O is for Online Community

The online community can be the place where false information is spread faster than the speed of light and half the people that read that falsehood and swear it is fact.  Yet the online community is a great place for folks in the art community to share information,learn new things and possibly find a support system that works for them.   Many folks, like myself, live far away from large populations that afford you the opportunity to interface with others in similar arts or like places in the creative continuum.     For folks who reside in sparsely populated places,  the online community affords a parallel experience that the city folks have available to them locally.   Nothing can replace in person interactions, but sometimes being part of the online community is the best we can do.

One of my favorite places of learning is YouTube.   It is there I can learn from others showing what they have done and how they have approached something.   Some of the videos are exceptional and others ho hum.   Some of them teach me what I want to try and others let me know what I don’t want to try.     If I am struggling with results, or want to find out another use for a medium I will head to YouTube.     If I am looking for inspiration YouTube along with Google searches and Pinterest are some of my first stops.    I can pick elements and techniques, then put my own spin on it all.

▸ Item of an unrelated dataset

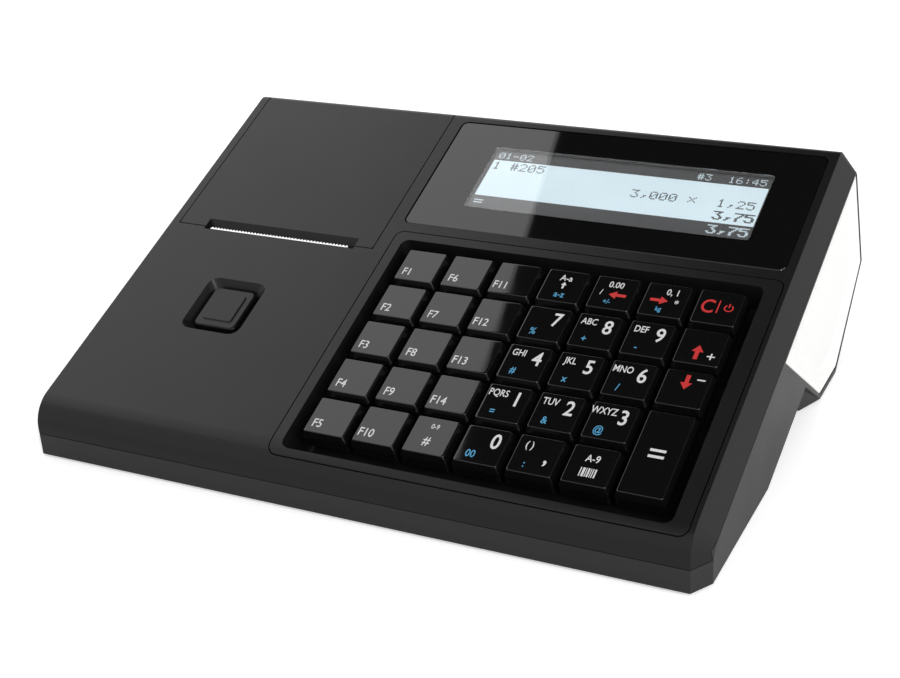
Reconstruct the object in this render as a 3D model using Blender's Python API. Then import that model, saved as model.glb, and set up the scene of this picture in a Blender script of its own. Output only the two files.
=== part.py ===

One of my favorite support experiences was when I participated in National Novel Writing Month.   I had always wanted to write, but never held myself accountable to get it done.   This group not only cheered me on, but checked on me when I was a no show or my progress started to lag.   It is a lot like this AtoZ Challenge I am currently participating in.    One of the things that participants are asked to do is to visit five or six other participants blogs.   I have enjoyed what I have found on other participants blogs, but also found that the comments that others leave me thought provoking and encouraging.

It has nothing to do with my creative endeavors, but I also have an online group who is out there pushing me on in my quest for a consistent higher level of fitness.   They are my FitBit women “friends”, who are over 50, overweight and want to be more active and hopefully out of that more fit.   We admit we hate exercise, and we imagine we don’t have time for it.  Between us we watch out for each other, push each other, cheer on one another and check on the ones who seem to fall away and help them find their way back.   I also have a couple of local friends on my  FitBit list who are more active on a bad day that I am on a good day.   I hold those women up as the impossible dream I chase.

Most of the folks we meet in the online community will never be more than what they are support and instruction.   Yet once in awhile you will “meet” someone, and the relationship we become a little more.   I had one quilter that we started with a challenge and years later we still stayed in touch.  The connection lasted through two moves on my part and one on hers, the illness and eventual death of her husband, the changing of jobs, quilts started, classes taken and so much more. We even met once when she was traveling down from her home in Canada to see Yellowstone and the Tetons.   It was great to meet up after the years of knowing her only through messages.  It was the only time that happened, but occasionally a connection may be made that is a little more.

So your online community will never replace your local friends and family, but they can help you out and provide support if you let them.    But be smart.   Be skeptical.  Assume people are not always as they say they are.  Most of all don’t share too much personal information.   After all these people really are strangers and you wouldn’t tell the person behind you in the grocery your life details, don’t do it in the online community.